È passato un anno da quando le strade delle grandi città occidentali hanno cominciato ad affollarsi di monopattini in sharing, e qualcosa si è aggiunto a quel primo diario dello scorso ottobre.
Intanto sono arrivati in Italia, come si sa. A Milano ora ce ne sono abbastanza, con almeno sei società, ma credo di più. Ci sono anche a Roma, dove per ragioni di rilievo e di fondo stradale non mi sembrano altrettanto pratici, ma li ho usati meno e non so. Se prendiamo come esempio di massimo successo Parigi – dove sono tantissimi, a ogni angolo di isolato, e usati assai – a Milano sono tuttora in minor numero e con delle aree di copertura del servizio più limitate, malgrado siano state un po’ estese oltre il centro-centro.
Sulle polemiche e pretese di più severe limitazioni si possono dire due cose, opposte: da una parte è vero che ci sono un sacco di utenti cialtroni o incoscienti, che li abbandonano malamente e in posizioni fastidiose, o che li guidano altrettanto malamente intralciando il traffico oppure sui marciapiedi frequentati e creando pericoli. Come si dice sempre, il problema sono le persone, non gli strumenti (poi c’è quella cosa delle armi che mostra che non è tanto così, ma non divago). Dall’altra va anche detto che è chiaramente la novità a creare agitazioni e irritazioni: nessuno pretende di vietare le automobili perché un sacco di gente le parcheggia in doppia fila, né di vietare le biciclette quando un ciclista sta in mezzo alla strada o quando una bicicletta scalcagnata resta settimane legata a un palo sul marciapiede. E a Milano c’è una grande indulgenza sulla discutibile abitudine di andare con la bici sui marciapiedi, giustificata dal fondo sconnesso di alcune strade.

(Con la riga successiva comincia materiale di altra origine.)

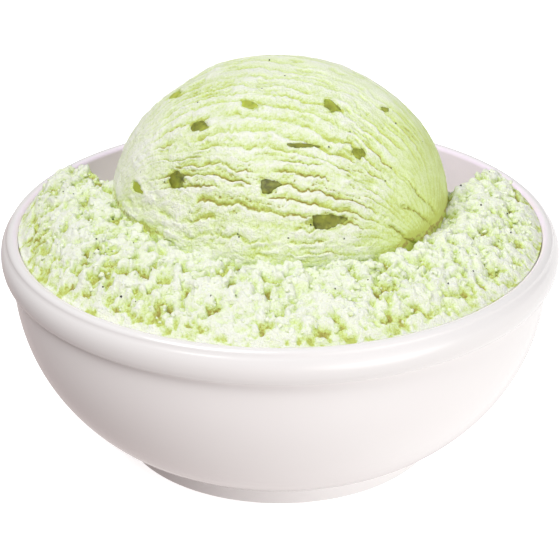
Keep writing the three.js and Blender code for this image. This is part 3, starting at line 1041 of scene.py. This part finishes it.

Sull’uso e la praticità aggiungo o ripeto poche cose rispetto a quelle dell’anno scorso: sono il mezzo più comodo e immediato per spostarsi in città (e il più piacevole per visitare le città, vedendole: l’effetto Vespa di Nanni Moretti in Caro Diario è l’attrattiva maggiore), vanno guidati con attenzione – sono il tipico strumento facilissimo da usare sulle prime e con cui non bisogna però mai distrarsi – e sono un po’ instabili soprattutto sul pavé e i sanpietrini (ma i Circ sono ammortizzati un po’ meglio), evitate assolutamente di usarli sul bagnato, spesso non sono dove la app dice che dovrebbero essere ed è abbastanza antipatico, a volte non si attivano, e alcuni si comportano in modo odioso fuori dalle aree di pertinenza. Mentre certe società permettono di lasciarli fuori con un sovrapprezzo o con una tolleranza, o avvisano tempestivamente che state uscendo dai confini, altre vi costringono a più lunghi rientri alla base a velocità ridottissima dopo avervi permesso di uscire di diverse centinaia di metri.
Probabilmente ha senso regolamentarli come le biciclette, mentre mi sembrano esagerati e ciechi i proibizionismi allarmati di cui si parla in queste settimane, sia a Milano che a Parigi (inciso: a Parigi sono tuttora tantissimi e usatissimi, non confondete gli annunci con la realtà). Mi sembrano più un miglioramento della vita che un peggioramento, al netto dei fastidi, sbuffi e indignazioni che molti di noi non riescono a trattenere sulle novità: certo, se la quota peggioramento la controlliamo e attenuiamo subito (alcune società a Parigi convocano lezioni pubbliche di guida, tipo alla spianata degli Invalides) magari non ci succede la Cambridge Analytica dei monopattini.